Retirement has not dimmed the ritual; only the scale of it. “I am certainly not off wine,” he says. “I drink with my daughter Caroline and my grandchildren most nights.” He pauses, reflects. “My capacity isn’t what it once was. A bottle a night was nothing before. That’s no longer feasible for me.” The cellar that once held 11,000 bottles is considerably diminished now, partly by choice, partly by circumstance. “Life is full of twists and turns,” Halliday says with detectable regret. “I had to sell significant parts of my cellar.”

A part of his cellar treasures, including 252 bottles of his favoured Domaine de la Romanée-Conti – the largest single collection of DRC in Australia – was sold in 2020. Langton’s, the auction house, expected the sale to fetch close to AU$1 million. In 2025, Halliday sold the last of it: 1,800 bottles of select Burgundies including Rousseau, Clos-de-Bèze and Clos Saint-Jacques.

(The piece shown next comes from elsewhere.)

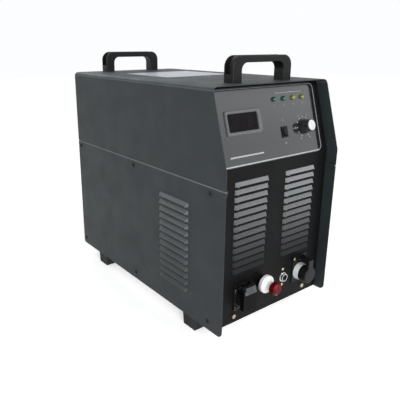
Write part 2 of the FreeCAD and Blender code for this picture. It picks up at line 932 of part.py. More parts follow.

He is not without consolation. “I expect a dozen or so bottles from Rousseau, Chambertin Clos-de-Bèze and some fine Champagne will make their way back to me.” How? He won’t say. Ask him to name the greatest wines he has ever drunk, and he doesn’t hesitate for long. “If forced to choose, I always tend to come back to two: 1929 Romanée Conti and a magnum of 1865 Lafite.”

The Bordeaux, perhaps surprisingly, edges it. “I think the Lafite was the greatest wine I’ve ever drunk,” he says, well aware of what the admission reveals. “While Burgundy has my heart, I am not blind to Bordeaux’s greatness.”

Halliday sits with that for a moment before adding: “Sadly, with age, I’ve lost a fair bit of my sense of smell – anosmia comes with the territory for an 87-year-old. But when I do encounter a truly beautiful wine, it can still cut through the mists and speak to me.”